Page:Chavette - Les Petites Comédies du vice, 1890.djvu/37

Le texte de cette page a été corrigé et est conforme au fac-similé.

Madame. — Je vous dis qu’il est blond.

Monsieur, cédant. — Soit ! je le veux bien.

Madame. — Oh ! Je ne tiens pas à vos concessions ironiques… Il est si facile de jouer la résignation quand on ne veut pas confesser qu’on a tort.

Monsieur, patient. — Eh bien ! oui, j’ai tort.

Madame. — Vous avez l’air de l’avouer du bout des dents ; tout autre, moins entêté que vous, viendrait dire : « Ma petite femme, je te demande bien pardon d’avoir soutenu que Paulin Ménier est brun… »

Monsieur, perdant patience. — Oui, oui, oui ; mais, ma chère amie, restons-en là, je t’en supplie.
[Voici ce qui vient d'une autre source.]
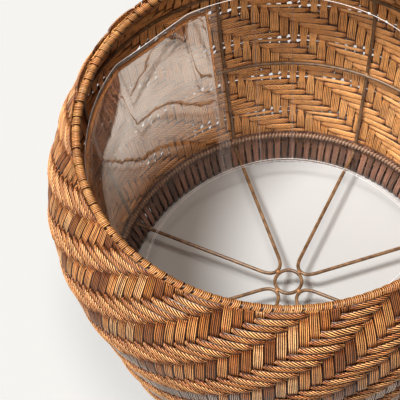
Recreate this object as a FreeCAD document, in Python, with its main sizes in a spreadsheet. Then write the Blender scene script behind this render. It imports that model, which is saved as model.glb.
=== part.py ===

Tu veux que Paulin Ménier soit blond ? Alors, il est blond. Si tu le désires, il sera vert.

Madame, rageuse. — Vert !… Ah ! dites donc, vous savez que vous ne parlez pas à une folle… Puisque vous le prenez sur ce ton-là, je vous soutiens en face qu’il est blond.

Monsieur, un peu agacé. — Oui, oui, il est même albinos. Es-tu contente ?

Madame. — Votre albinos prouve bien que vous ne l’avez jamais vu, sans cela vous auriez reconnu qu’il est positivement blond.

Monsieur. — Mais, sacrebleu ! je t’ai vingt fois déjà répété que je le connais et que je lui ai parlé.

Madame. — Vous vous faites donc traîner par lui dans les coulisses pour pincer les femmes ?

Monsieur, qui commence à trépigner. — Ah ! si nous entamons maintenant ce chapitre-là, nous n’en finirons plus. (Voulant la paix.) Tiens, Sylvie, nous ferions mieux de nous coucher.